● Problem to solve
Scan the data below for the string "from". Copy every line where it appears.

● Available data
+ + + + +
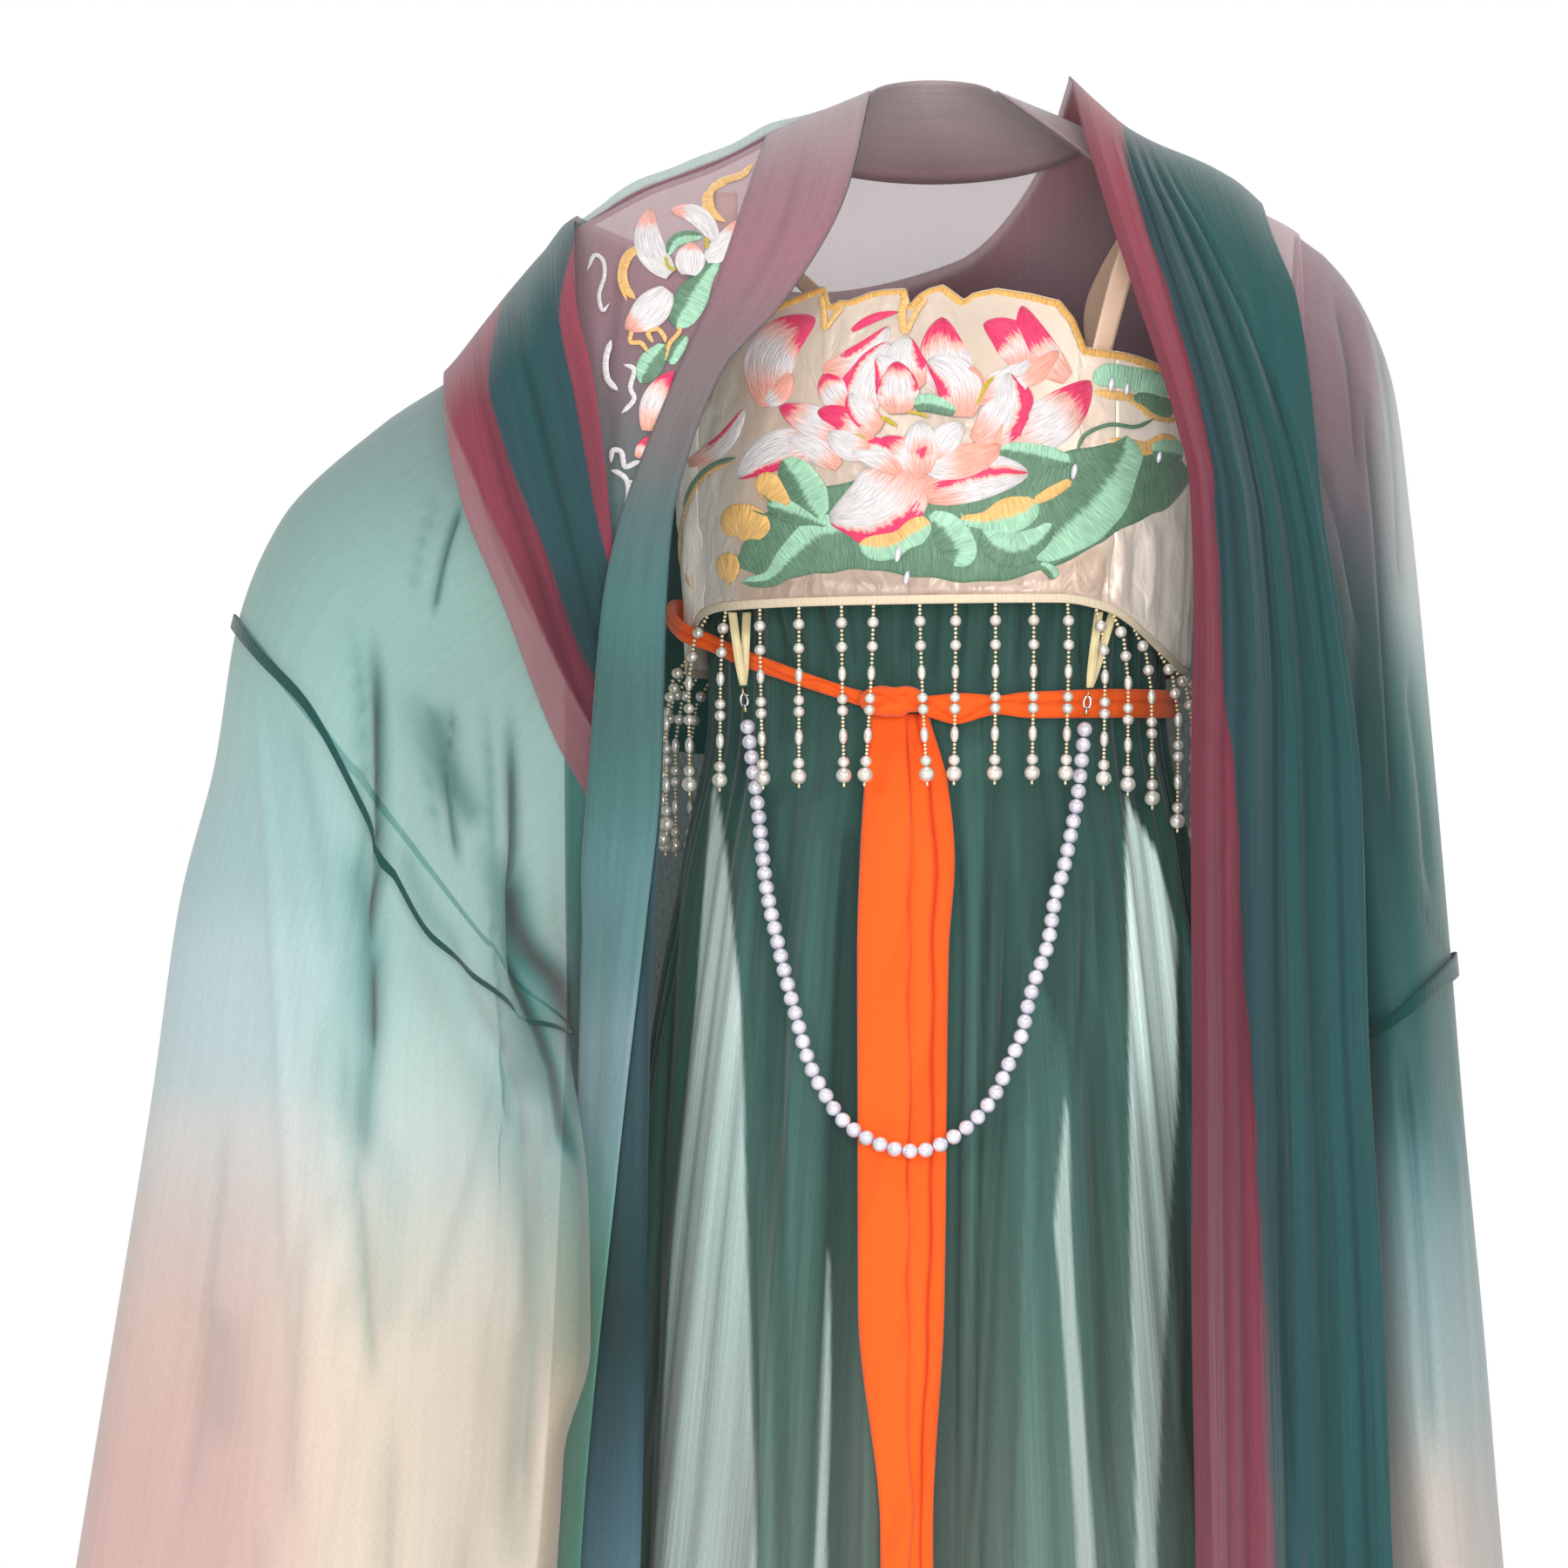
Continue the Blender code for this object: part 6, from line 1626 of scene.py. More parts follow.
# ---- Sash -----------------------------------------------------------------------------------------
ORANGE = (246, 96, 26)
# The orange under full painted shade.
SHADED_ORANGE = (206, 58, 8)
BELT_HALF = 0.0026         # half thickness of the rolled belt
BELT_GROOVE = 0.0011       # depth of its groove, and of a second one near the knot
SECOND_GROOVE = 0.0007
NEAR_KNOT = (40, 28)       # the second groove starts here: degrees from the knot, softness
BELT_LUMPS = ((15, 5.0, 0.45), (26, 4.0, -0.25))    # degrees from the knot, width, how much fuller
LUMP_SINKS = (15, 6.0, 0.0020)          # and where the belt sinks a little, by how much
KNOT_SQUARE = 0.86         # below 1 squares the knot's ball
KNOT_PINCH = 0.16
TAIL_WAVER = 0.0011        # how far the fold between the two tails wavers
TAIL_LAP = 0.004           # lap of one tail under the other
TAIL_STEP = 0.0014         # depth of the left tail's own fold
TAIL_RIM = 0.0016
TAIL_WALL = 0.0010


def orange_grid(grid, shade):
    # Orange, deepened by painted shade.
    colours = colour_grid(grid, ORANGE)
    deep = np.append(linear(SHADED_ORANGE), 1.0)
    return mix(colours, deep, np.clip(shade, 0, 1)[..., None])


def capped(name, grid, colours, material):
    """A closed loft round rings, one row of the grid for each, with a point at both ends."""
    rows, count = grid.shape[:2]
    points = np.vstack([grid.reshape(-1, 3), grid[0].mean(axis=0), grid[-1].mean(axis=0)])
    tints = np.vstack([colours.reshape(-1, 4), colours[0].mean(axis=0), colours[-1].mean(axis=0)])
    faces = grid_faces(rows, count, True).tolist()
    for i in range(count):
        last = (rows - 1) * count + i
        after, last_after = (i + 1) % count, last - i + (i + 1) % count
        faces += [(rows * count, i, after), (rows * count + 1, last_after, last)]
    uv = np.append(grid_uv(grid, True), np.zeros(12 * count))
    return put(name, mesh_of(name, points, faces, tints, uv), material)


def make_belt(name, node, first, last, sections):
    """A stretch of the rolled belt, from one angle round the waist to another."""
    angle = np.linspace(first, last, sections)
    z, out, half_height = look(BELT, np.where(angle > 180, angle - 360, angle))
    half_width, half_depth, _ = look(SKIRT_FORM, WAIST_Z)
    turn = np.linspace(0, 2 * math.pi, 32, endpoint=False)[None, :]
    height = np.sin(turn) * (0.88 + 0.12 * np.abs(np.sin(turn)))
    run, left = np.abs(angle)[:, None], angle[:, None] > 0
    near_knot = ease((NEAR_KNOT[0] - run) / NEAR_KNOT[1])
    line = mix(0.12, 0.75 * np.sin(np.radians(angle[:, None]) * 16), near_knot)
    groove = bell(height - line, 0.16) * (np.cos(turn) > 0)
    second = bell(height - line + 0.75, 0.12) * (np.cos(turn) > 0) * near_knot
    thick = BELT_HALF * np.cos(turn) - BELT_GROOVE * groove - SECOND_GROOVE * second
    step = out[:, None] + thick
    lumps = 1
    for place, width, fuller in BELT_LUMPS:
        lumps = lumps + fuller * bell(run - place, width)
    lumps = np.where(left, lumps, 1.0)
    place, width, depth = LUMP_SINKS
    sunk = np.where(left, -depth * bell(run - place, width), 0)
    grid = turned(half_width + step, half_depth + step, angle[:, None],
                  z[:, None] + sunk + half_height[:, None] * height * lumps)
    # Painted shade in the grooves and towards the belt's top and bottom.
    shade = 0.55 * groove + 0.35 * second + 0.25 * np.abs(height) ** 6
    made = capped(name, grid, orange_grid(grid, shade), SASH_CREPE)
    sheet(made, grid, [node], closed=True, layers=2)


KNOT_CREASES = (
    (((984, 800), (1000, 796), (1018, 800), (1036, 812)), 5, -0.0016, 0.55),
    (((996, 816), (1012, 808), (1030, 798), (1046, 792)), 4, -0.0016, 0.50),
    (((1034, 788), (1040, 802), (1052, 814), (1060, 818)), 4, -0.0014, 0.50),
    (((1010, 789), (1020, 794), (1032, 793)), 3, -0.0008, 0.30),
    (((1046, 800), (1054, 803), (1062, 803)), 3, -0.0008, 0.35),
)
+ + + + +
● Output of the exercise
Continue the Blender code for this object: part 6, from line 1626 of scene.py. More parts follow.
NEAR_KNOT = (40, 28)       # the second groove starts here: degrees from the knot, softness
BELT_LUMPS = ((15, 5.0, 0.45), (26, 4.0, -0.25))    # degrees from the knot, width, how much fuller
    """A stretch of the rolled belt, from one angle round the waist to another."""